Legacy state files from earlier plugin versions may still contain a UUID ovSessionId; the hook preserves that value until the next commit so already-captured turns are not orphaned.

State files are atomic-write (tmpfile + rename) to survive crash mid-write.

Configuration

Env var overrides for tuning without rebuilding:

VarDefaultPurpose
OPENVIKING_CODEX_STATE_DIR~/.openviking/codex-plugin-statestate file dir
OPENVIKING_CODEX_ACTIVE_WINDOW_MS120000 (2 min)rule-3 active window
OPENVIKING_CODEX_IDLE_TTL_MS1800000 (30 min)idle sweep TTL
OPENVIKING_DEBUG0enable hook debug log

Phase 2: resume context inject (not yet implemented)

When SessionStart source=resume fires for a codex session_id whose state shows ovSessionId = null (already committed via idle TTL or PreCompact), we have no live OV session to resume into. The model loses continuity unless the most recent committed memories are surfaced.

Proposed flow:

  1. Load state for the resumed session_id. If ovSessionId is non-null, no action — the session is still appendable.
  2. Otherwise list viking://session/cx-<codex-session-id>/history/archive_*/ on the OV server, take the most recent.
  3. Read its abstract (L0) / overview (L1).
  4. Emit via hookSpecificOutput.additionalContext so codex injects the summary into the resumed turn.

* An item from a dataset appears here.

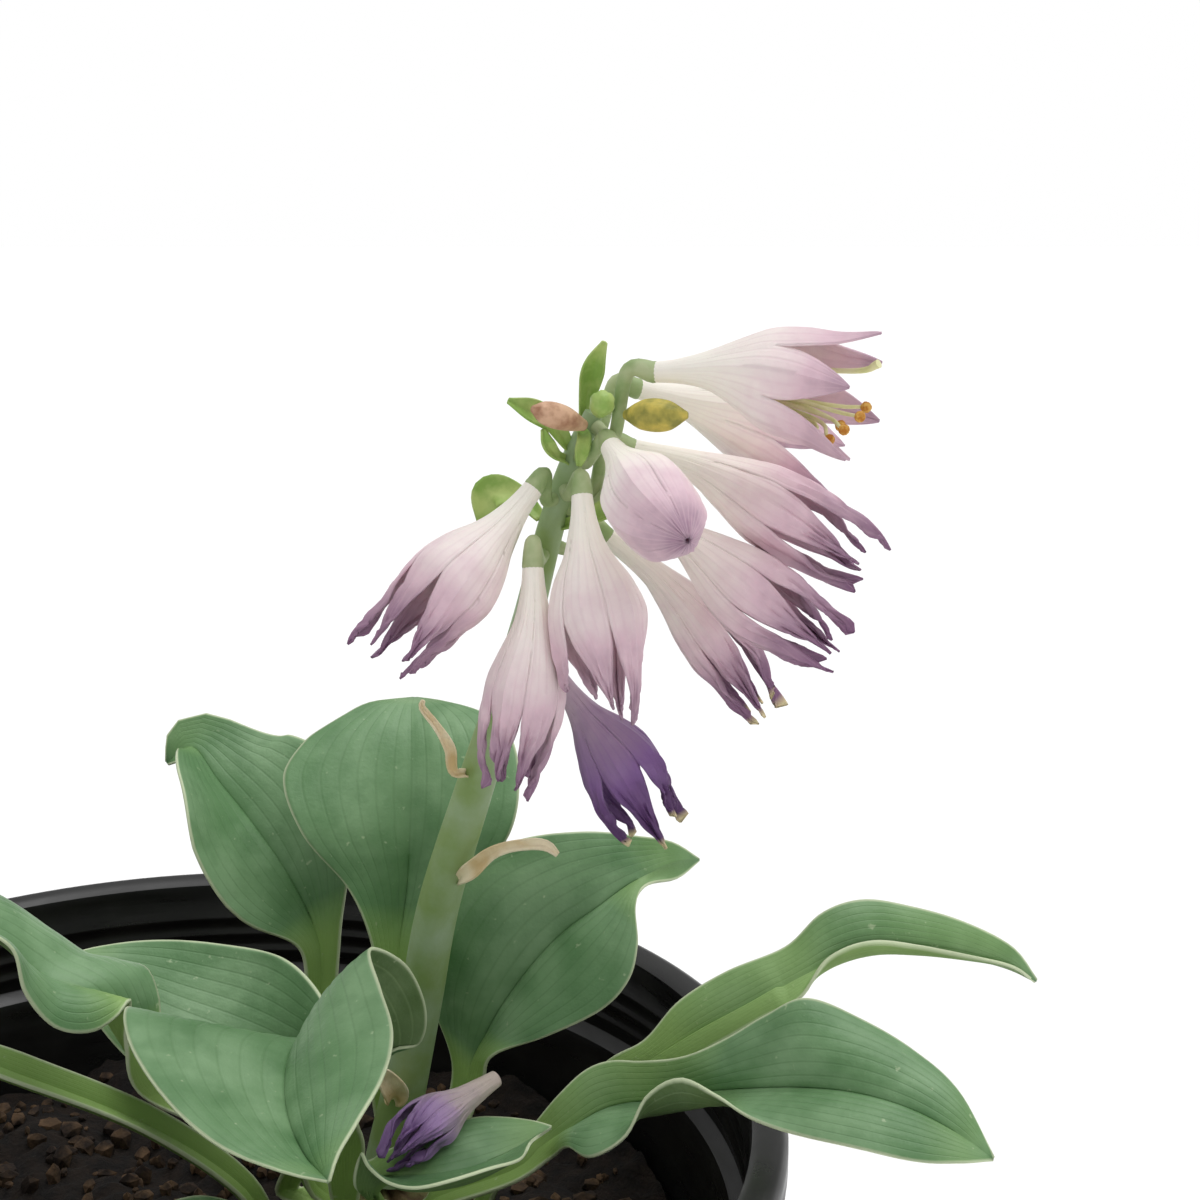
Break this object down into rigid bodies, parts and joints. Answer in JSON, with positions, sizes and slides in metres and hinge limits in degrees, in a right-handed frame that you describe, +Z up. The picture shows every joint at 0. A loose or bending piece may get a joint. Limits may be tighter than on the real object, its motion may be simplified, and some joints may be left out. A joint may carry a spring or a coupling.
{
  "type": "potted hosta plant",
  "caption": "Small hosta in a round black nursery pot: cupped blue-green leaves with pale edges and a leaning stem of lilac bell flowers.",
  "frame": {"origin": "centre of the pot's flat underside, on the surface that the pot stands on", "axes": "+Z up; the flower stem leans towards +X and the front leaf reaches towards -Y"},
  "size_m": [0.2633, 0.216, 0.3459],
  "materials": {
    "pot_black": "black injection-moulded polypropylene, satin with fine scratches",
    "mix_brown": "damp bark and peat potting mix, crumbly",
    "crown_tan": "fibrous stalk bases, matt",
    "leaf_blue_green": "blue-green waxy leaf with a thin pale margin",
    "stem_green": "olive green stalk with a blue bloom",
    "bract_green": "fresh green, satin",
    "bract_straw": "dried, papery, straw tan",
    "petal_lilac": "thin petal, cream to lilac, faint veins",
    "petal_purple": "withered petal, dark violet",
    "anther_brown": "pollen-dusted anther on a pale filament"
  },
  "bodies": {
    "root": {"bract_apex_front": "bract_green", "bract_apex_green": "bract_green", "bract_apex_left": "bract_green", "bract_dried_base": "bract_straw", "bract_dried_middle": "bract_straw", "bract_dried_upper": "bract_straw", "bract_heart": "bract_green", "bract_left_narrow": "bract_green", "bract_right_green": "bract_green", "bud_apex_peach": "bract_green", "bud_apex_round": "bract_green", "bud_apex_yellow": "bract_green", "crown": "crown_tan", "flower_centre_pink": "petal_lilac", "flower_fallen": "petal_purple", "flower_left": "petal_lilac", "flower_purple": "petal_purple", "flower_right_low": "petal_lilac", "flower_right_middle": "petal_lilac", "flower_right_wilted": "petal_lilac", "flower_stem": "stem_green", "flower_stem_front": "petal_lilac", "flower_striped_bud": "petal_lilac", "flower_top_open": "petal_lilac", "flower_top_rear": "petal_lilac", "leaf_back_centre": "leaf_blue_green", "leaf_back_left": "leaf_blue_green", "leaf_back_right": "leaf_blue_green", "leaf_far_left": "leaf_blue_green", "leaf_front": "leaf_blue_green", "leaf_front_low": "leaf_blue_green", "leaf_front_right": "leaf_blue_green", "leaf_front_small": "leaf_blue_green", "leaf_left": "leaf_blue_green", "leaf_low_left": "leaf_blue_green", "leaf_right_lower": "leaf_blue_green", "leaf_right_upper": "leaf_blue_green", "nursery_pot": "pot_black", "open_flower_stamen_1": "anther_brown", "open_flower_stamen_2": "anther_brown", "open_flower_stamen_3": "anther_brown", "open_flower_stamen_4": "anther_brown", "open_flower_stamen_5": "anther_brown", "open_flower_stamen_6": "anther_brown", "open_flower_style": "bract_green", "pedicel_centre_pink": "stem_green", "pedicel_left": "stem_green", "pedicel_purple": "stem_green", "pedicel_right_low": "stem_green", "pedicel_right_middle": "stem_green", "pedicel_right_wilted": "stem_green", "pedicel_stem_front": "stem_green", "pedicel_striped_bud": "stem_green", "pedicel_top_open": "stem_green", "pedicel_top_rear": "stem_green", "potting_mix": "mix_brown"}
  },
  "joints": []
}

Deferred because (a) it requires a new OV API call shape, (b) the failure mode is acceptable in v0.3 (model just lacks continuity for one turn, recovers via auto-recall), and (c) the core commit logic above must be proven first.

What changed vs v0.3.1

  • SessionStart matcher widened from "clear" to "clear|startup" so the active-window heuristic runs on both /clear and /new (and zouk reset).
  • session-start-commit.mjs switches commit logic from "all non-current" to active-window heuristic.
  • Idle TTL sweep brought back, but only at the tail of session-start-commit.mjs (not every Stop). Default TTL 30 min.
  • auto-capture.mjs Stop hook guards against post-compact transcript shrink (resets capturedTurnCount to 0 if allTurns.length < cached).
  • All commit failure paths preserve state instead of clearing.
  • All state writes go through tmpfile + rename for crash safety.

Open questions / future work

  • Phase 2 resume context inject (above).
  • MCP tool openviking_commit_pending: explicit commit for the model to call, useful when user knows they're about to exit.
  • Subagent hook events: kimicode has them, codex doesn't yet. When codex adds them, we should hook to keep subagent memory threads separate from main session.
  • Upstream SessionEnd: rejected by OpenAI. If they reverse, idle TTL becomes redundant — replace with deterministic SessionEnd commit.

Verified hook payload reference

json
// SessionStart input (from codex-rs/hooks/schema/generated/session-start.command.input.schema.json)
{
  "session_id": "0193af...",
  "source": "startup" | "resume" | "clear",
  "cwd": "/path/to/cwd",
  "model": "gpt-5.5",
  "permission_mode": "default" | "acceptEdits" | "plan" | "dontAsk" | "bypassPermissions",
  "transcript_path": "/path/to/rollout.jsonl" | null,
  "hook_event_name": "SessionStart"
}

// Stop input
{
  "session_id": "0193af...",
  "turn_id": "turn-N",
  "transcript_path": "/path/to/rollout.jsonl",
  "last_assistant_message": "...",
  "stop_hook_active": false,
  "model": "gpt-5.5",
  "permission_mode": "default",
  "cwd": "/path/to/cwd",
  "hook_event_name": "Stop"
}

// PreCompact input
{
  "session_id": "0193af...",
  "transcript_path": "/path/to/rollout.jsonl",
  "trigger": "manual" | "auto",
  "cwd": "/path/to/cwd",
  "model": "gpt-5.5",
  "hook_event_name": "PreCompact"
}

Output schema for SessionStart / UserPromptSubmit supports hookSpecificOutput.additionalContext. Stop / PreCompact only support { continue, stopReason, suppressOutput, systemMessage }{} is a valid no-op.